**Problem statement**
Write out the listing exactly as it is given.

--- Begin Provided information ---

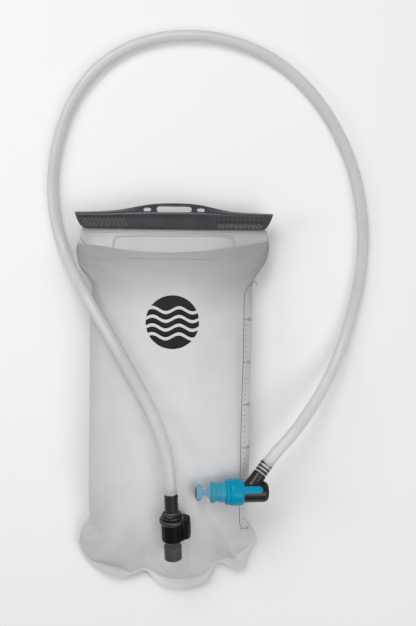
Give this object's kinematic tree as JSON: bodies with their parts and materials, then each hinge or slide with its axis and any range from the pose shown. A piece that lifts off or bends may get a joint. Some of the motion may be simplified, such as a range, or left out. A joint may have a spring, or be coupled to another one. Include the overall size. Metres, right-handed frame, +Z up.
{
  "type": "hydration bladder",
  "caption": "Flat water reservoir bag with a slide-on top closure, a plug-in drink tube at its foot and a lever shut-off bite valve on the tube's far end.",
  "frame": {"origin": "centre of the bounding box of the bladder without its drink tube, on the ground plane it lies on", "axes": "+X along the closure bar to the right, +Y from the foot weld to the hanging grip, +Z up out of the front film"},
  "size_m": [0.3093, 0.5336, 0.0753],
  "materials": {
    "film_matte": "frosted thermoplastic film, smooth and slightly translucent",
    "film_clear": "clear moulded thermoplastic, glossy",
    "tube_clear": "clear extruded hose",
    "slider_grey": "dark grey moulded nylon, satin",
    "black_plastic": "black moulded acetal, satin",
    "blue_plastic": "blue moulded plastic, semi-gloss",
    "silicone_clear": "clear silicone rubber",
    "rubber_black": "black nitrile rubber",
    "spring_steel": "stainless spring wire",
    "ink_black": "printed ink"
  },
  "bodies": {
    "reservoir": {"bag_front_panel": "film_matte", "bag_back_panel": "film_matte", "port_base": "film_clear", "closure_lip_front": "film_clear", "closure_lip_back": "film_clear", "receptacle_housing": "black_plastic", "port_seal_ring": "rubber_black", "latch_spring": "spring_steel", "check_valve_spring": "spring_steel"},
    "slide_bar": {"slide_seal_bar": "slider_grey"},
    "release_latch": {"latch_plate": "black_plastic", "thumb_button": "black_plastic"},
    "check_valve": {"check_valve_poppet": "black_plastic", "poppet_seal": "rubber_black"},
    "tube_assembly": {"tube_plug": "black_plastic", "plug_o_rings": "rubber_black", "drink_tube": "tube_clear", "valve_housing": "black_plastic", "valve_end_cap": "black_plastic", "end_cap_ring": "rubber_black"},
    "shutoff": {"shutoff_collar": "blue_plastic", "shutoff_rotor": "blue_plastic", "rotor_o_rings": "rubber_black", "mouthpiece_core": "blue_plastic", "mouthpiece_sheath": "silicone_clear"}
  },
  "joints": [
    {"name": "bar_slide", "type": "slide", "parent": "reservoir", "child": "slide_bar", "axis": [1, 0, 0], "range_m": [0, 0.19]},
    {"name": "tube_pull", "type": "slide", "parent": "reservoir", "child": "tube_assembly", "axis": [-0.0352, 0.9606, 0.2756], "range_m": [0, 0.028]},
    {"name": "valve_lift", "type": "slide", "parent": "reservoir", "child": "check_valve", "axis": [-0.0352, 0.9606, 0.2756], "range_m": [0, 0.0023], "deforming": ["check_valve_spring"]},
    {"name": "button_press", "type": "slide", "parent": "reservoir", "child": "release_latch", "axis": [-0.9993, -0.0366, 0], "range_m": [0, 0.0012], "stiffness_N_per_m": 900, "springref_m": -0.001, "deforming": ["latch_spring"]},
    {"name": "shutoff_turn", "type": "hinge", "parent": "tube_assembly", "child": "shutoff", "pos_m": [0.0221, -0.0824, 0.0605], "axis": [0.9871, 0, -0.1599], "range_deg": [0, 90]}
  ],
  "couplings": [
    {"joint": "valve_lift", "follows": "tube_pull", "ratio": 0.082143}
  ]
}
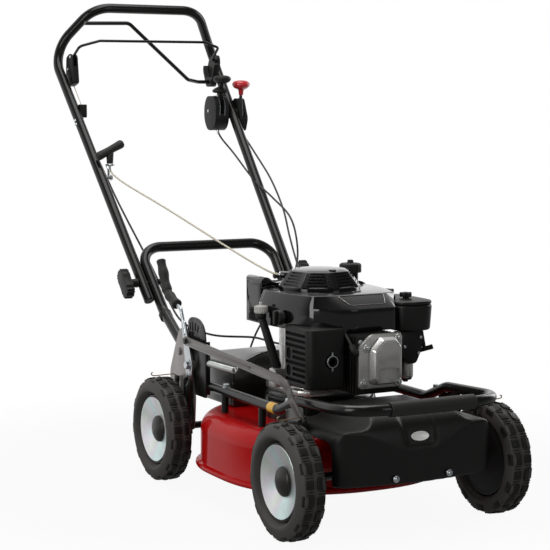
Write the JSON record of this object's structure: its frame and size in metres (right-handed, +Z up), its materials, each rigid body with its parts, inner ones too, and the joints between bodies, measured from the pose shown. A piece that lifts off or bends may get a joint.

--- End Provided information ---

**Solved problem**
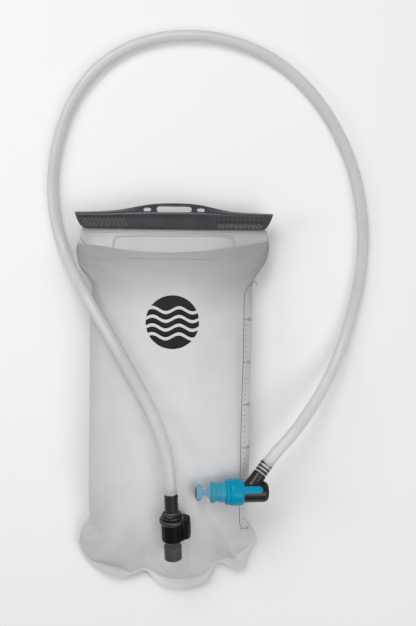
Give this object's kinematic tree as JSON: bodies with their parts and materials, then each hinge or slide with its axis and any range from the pose shown. A piece that lifts off or bends may get a joint. Some of the motion may be simplified, such as a range, or left out. A joint may have a spring, or be coupled to another one. Include the overall size. Metres, right-handed frame, +Z up.
{
  "type": "hydration bladder",
  "caption": "Flat water reservoir bag with a slide-on top closure, a plug-in drink tube at its foot and a lever shut-off bite valve on the tube's far end.",
  "frame": {"origin": "centre of the bounding box of the bladder without its drink tube, on the ground plane it lies on", "axes": "+X along the closure bar to the right, +Y from the foot weld to the hanging grip, +Z up out of the front film"},
  "size_m": [0.3093, 0.5336, 0.0753],
  "materials": {
    "film_matte": "frosted thermoplastic film, smooth and slightly translucent",
    "film_clear": "clear moulded thermoplastic, glossy",
    "tube_clear": "clear extruded hose",
    "slider_grey": "dark grey moulded nylon, satin",
    "black_plastic": "black moulded acetal, satin",
    "blue_plastic": "blue moulded plastic, semi-gloss",
    "silicone_clear": "clear silicone rubber",
    "rubber_black": "black nitrile rubber",
    "spring_steel": "stainless spring wire",
    "ink_black": "printed ink"
  },
  "bodies": {
    "reservoir": {"bag_front_panel": "film_matte", "bag_back_panel": "film_matte", "port_base": "film_clear", "closure_lip_front": "film_clear", "closure_lip_back": "film_clear", "receptacle_housing": "black_plastic", "port_seal_ring": "rubber_black", "latch_spring": "spring_steel", "check_valve_spring": "spring_steel"},
    "slide_bar": {"slide_seal_bar": "slider_grey"},
    "release_latch": {"latch_plate": "black_plastic", "thumb_button": "black_plastic"},
    "check_valve": {"check_valve_poppet": "black_plastic", "poppet_seal": "rubber_black"},
    "tube_assembly": {"tube_plug": "black_plastic", "plug_o_rings": "rubber_black", "drink_tube": "tube_clear", "valve_housing": "black_plastic", "valve_end_cap": "black_plastic", "end_cap_ring": "rubber_black"},
    "shutoff": {"shutoff_collar": "blue_plastic", "shutoff_rotor": "blue_plastic", "rotor_o_rings": "rubber_black", "mouthpiece_core": "blue_plastic", "mouthpiece_sheath": "silicone_clear"}
  },
  "joints": [
    {"name": "bar_slide", "type": "slide", "parent": "reservoir", "child": "slide_bar", "axis": [1, 0, 0], "range_m": [0, 0.19]},
    {"name": "tube_pull", "type": "slide", "parent": "reservoir", "child": "tube_assembly", "axis": [-0.0352, 0.9606, 0.2756], "range_m": [0, 0.028]},
    {"name": "valve_lift", "type": "slide", "parent": "reservoir", "child": "check_valve", "axis": [-0.0352, 0.9606, 0.2756], "range_m": [0, 0.0023], "deforming": ["check_valve_spring"]},
    {"name": "button_press", "type": "slide", "parent": "reservoir", "child": "release_latch", "axis": [-0.9993, -0.0366, 0], "range_m": [0, 0.0012], "stiffness_N_per_m": 900, "springref_m": -0.001, "deforming": ["latch_spring"]},
    {"name": "shutoff_turn", "type": "hinge", "parent": "tube_assembly", "child": "shutoff", "pos_m": [0.0221, -0.0824, 0.0605], "axis": [0.9871, 0, -0.1599], "range_deg": [0, 90]}
  ],
  "couplings": [
    {"joint": "valve_lift", "follows": "tube_pull", "ratio": 0.082143}
  ]
}
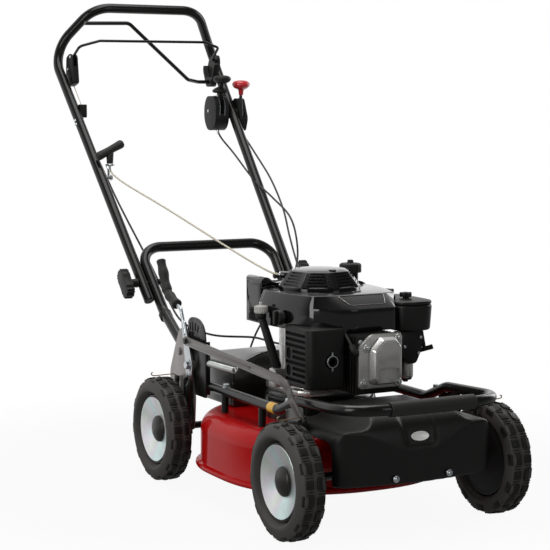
Write the JSON record of this object's structure: its frame and size in metres (right-handed, +Z up), its materials, each rigid body with its parts, inner ones too, and the joints between bodies, measured from the pose shown. A piece that lifts off or bends may get a joint.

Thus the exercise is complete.